Nobody knew quite what to expect when Christopher Tin and the Anonymous 4 vocal quartet took to the stage at Sunday’s Bangor Symphony Orchestra concert at the Collins Center for the Arts. Not just because Tin’s piece, “Sireines,” was a world premiere, but because Tin, a young, chameleonic composer based in California, is known for his genre and language-spanning approach to contemporary classical music.
Luckily for the audience — who braved sloppy roads and competition from the Patriots playoff game — the resulting performance was beautiful. The whole afternoon, in fact, was one of the most dynamic, widely enjoyable concerts the Bangor Symphony Orchestra has given in several seasons. The color, the energy, the light and darkness that conductor Lucas Richman and the orchestra brought to the auditorium was nothing short of magical.

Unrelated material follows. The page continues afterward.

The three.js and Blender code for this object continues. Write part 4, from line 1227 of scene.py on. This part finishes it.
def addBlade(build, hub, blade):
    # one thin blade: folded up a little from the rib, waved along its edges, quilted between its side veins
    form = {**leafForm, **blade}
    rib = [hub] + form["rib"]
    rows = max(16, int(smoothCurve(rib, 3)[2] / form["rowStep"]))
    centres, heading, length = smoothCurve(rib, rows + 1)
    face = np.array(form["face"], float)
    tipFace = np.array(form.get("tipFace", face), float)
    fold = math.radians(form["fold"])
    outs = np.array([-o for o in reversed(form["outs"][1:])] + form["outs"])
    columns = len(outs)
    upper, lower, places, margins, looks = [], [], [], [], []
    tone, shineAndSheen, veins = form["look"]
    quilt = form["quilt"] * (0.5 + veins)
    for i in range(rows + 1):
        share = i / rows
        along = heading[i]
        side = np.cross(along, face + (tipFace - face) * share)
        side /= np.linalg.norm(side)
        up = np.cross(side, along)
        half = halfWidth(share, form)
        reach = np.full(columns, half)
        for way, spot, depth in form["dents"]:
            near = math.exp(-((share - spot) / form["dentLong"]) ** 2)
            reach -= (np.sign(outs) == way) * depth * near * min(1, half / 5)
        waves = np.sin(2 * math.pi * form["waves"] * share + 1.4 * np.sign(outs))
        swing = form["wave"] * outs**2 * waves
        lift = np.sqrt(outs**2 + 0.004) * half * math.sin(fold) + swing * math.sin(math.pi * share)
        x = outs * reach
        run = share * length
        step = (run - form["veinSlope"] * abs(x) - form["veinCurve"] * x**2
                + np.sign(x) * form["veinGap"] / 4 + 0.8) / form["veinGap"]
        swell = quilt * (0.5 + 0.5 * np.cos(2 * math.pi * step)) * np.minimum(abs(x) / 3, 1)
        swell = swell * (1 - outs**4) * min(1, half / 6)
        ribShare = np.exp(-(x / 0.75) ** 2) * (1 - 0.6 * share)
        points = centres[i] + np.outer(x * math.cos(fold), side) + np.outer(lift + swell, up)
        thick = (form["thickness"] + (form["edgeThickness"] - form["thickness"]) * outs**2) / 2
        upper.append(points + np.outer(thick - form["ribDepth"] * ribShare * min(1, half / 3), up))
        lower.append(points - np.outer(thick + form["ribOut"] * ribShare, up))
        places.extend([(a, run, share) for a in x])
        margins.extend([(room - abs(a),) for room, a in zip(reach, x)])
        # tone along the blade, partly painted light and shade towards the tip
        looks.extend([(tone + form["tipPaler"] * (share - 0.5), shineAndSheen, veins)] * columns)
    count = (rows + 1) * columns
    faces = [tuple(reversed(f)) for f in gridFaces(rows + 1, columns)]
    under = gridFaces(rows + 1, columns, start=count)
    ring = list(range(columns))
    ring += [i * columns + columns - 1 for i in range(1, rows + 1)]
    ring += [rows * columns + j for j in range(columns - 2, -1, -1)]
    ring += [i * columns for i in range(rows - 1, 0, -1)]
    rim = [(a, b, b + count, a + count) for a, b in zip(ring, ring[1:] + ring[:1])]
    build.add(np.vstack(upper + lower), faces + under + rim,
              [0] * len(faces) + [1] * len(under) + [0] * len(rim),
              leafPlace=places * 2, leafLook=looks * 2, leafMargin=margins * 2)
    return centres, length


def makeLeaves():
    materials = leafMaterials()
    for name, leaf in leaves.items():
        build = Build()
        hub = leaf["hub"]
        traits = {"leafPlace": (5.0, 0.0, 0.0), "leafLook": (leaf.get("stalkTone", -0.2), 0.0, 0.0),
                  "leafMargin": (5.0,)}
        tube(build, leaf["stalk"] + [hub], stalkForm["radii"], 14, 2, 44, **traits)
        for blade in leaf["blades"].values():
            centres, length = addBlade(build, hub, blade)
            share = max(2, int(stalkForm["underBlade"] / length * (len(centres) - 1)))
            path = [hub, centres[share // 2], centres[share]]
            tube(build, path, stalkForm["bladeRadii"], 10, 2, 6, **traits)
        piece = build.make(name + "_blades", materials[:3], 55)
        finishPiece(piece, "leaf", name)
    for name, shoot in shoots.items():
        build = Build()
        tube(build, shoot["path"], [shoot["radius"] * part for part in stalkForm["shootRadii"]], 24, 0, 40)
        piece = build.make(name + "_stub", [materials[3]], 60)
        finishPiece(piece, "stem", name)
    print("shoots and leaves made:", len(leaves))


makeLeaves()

The program began with Wagner’s overture to the opera “Tannhauser,” which set the stage for the rest of the concert, appropriately titled “Journeys”: love, sacrifice, loss, transcendence. The swelling crescendos and turmoil of the Wagner were mirrored and amplified in the closing piece of the concert, Richard Strauss’ epic tone poem, “Death and Transfiguration.” It is a masterwork of Strauss’ and is huge in many senses of the word: a large orchestra, and big, big themes. The Bangor Symphony Orchestra has not sounded so colorful in some time — Richman coaxed both quiet reflection and massive, crashing tumult out of the musicians, especially from the horns, which ably swung from dusky, pianissimo harmonies to earth-shattering fanfares.
In between two such intense, often dark pieces, came the two uplifting, exciting premieres from Tin and Richman. Richman premiered the warm, heartfelt “A Clear Story I Let Relive,” composed for the family of longtime Bangor Symphony Orchestra patrons Peter and Elizabeth Hansen, and reflecting on themes of shared memories passed down from generation to generation.
Tin’s “Sireines” was the most rewarding part of the concert, however. It is also a tone poem, but this time told the story of Odysseus resisting the call of the sirens, in Homer’s “Odyssey.” With that image in mind, the almost imperceptible entrance of the strings in the first few measures of the piece felt as though the audience was approaching an unknown island by boat, and the keening, mesmerizing four-part vocals of the Anonymous 4, were as irresistible as those mythological sirens.
The Anonymous 4 — Marsha Genensky, Susan Hellauer, Ruth Cunningham and Jacqueline Horner — perform as seemingly one entity, their voices blending perfectly. A standing ovation brought the women back to the stage to sing two haunting settings of two folk songs, “Wayfaring Stranger” and “Parting Friends,” both favorites of shape note singers, but here transcendent and unearthly, as befits a concert titled “Journeys.”